Fallen Heroes Forgotten
Local cemeteries throughout the country once paid homage to their fallen heroes, but years of neglect and forgetfulness have left our children?s and our forefathers' graves in disheveled heaps of concrete. No, not the graves of Iraqi War veterans, Vietnam veterans, nor even the World War II veterans; but the Civil War, Mexican War, The Indian Wars, and World War I veterans lay in forgotten scenes like the one above. They are the long-forgotten heroes, some without names, others without families to place a flower on their tombstones, or what is left of their tombstones.
A nation mourns its dead once a year. A family mourns its dead daily, perhaps hourly.
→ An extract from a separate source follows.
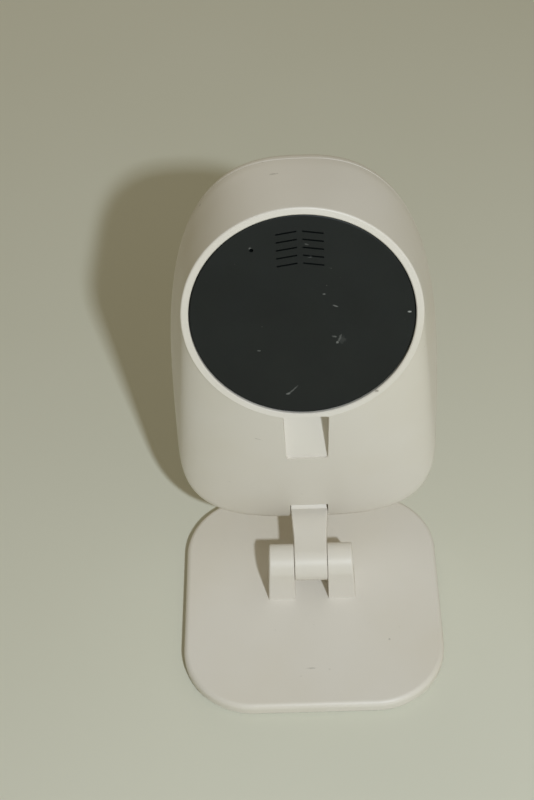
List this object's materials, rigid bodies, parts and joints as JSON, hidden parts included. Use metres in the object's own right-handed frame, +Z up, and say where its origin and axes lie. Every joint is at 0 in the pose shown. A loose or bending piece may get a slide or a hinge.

But, who mourns the deaths of our forefathers buried in a fallen Midwest Cemetery, or a deserted cemetery on the prairie? The richest nation in the world keeps the tombstones nice and shiny at Gettysburg, Washington D.C., and France. However, in the heart of our American culture, the dead lying in forgotten cemeteries lay in near-mocking serenity.
We as a nation and as states of the union owe it to our dead to be recognized by their fellow citizens, to be remembered for their suffering and their sacrifices. Call your mayor, your congressmen/women, your senators. Tell them to target money for cleaning and repairing the cemeteries in which our forefathers' rest enternally.
In Flanders Fields
By
John McCrae
In Flanders fields the poppies blow
Between the crosses, row on row
That mark our place; and in the sky
The larks, still bravely singing, fly
Scarce heard amid the guns below.
We are the Dead. Short days ago
We lived, felt dawn, saw sunset glow,
Loved and were loved, and now we lie
In Flanders fields.
Take up our quarrel with the foe:
To you from failing hands we throw
The torch; be yours to hold it high.
If ye break faith with us who die
We shall not sleep, though poppies grow
In Flanders fields.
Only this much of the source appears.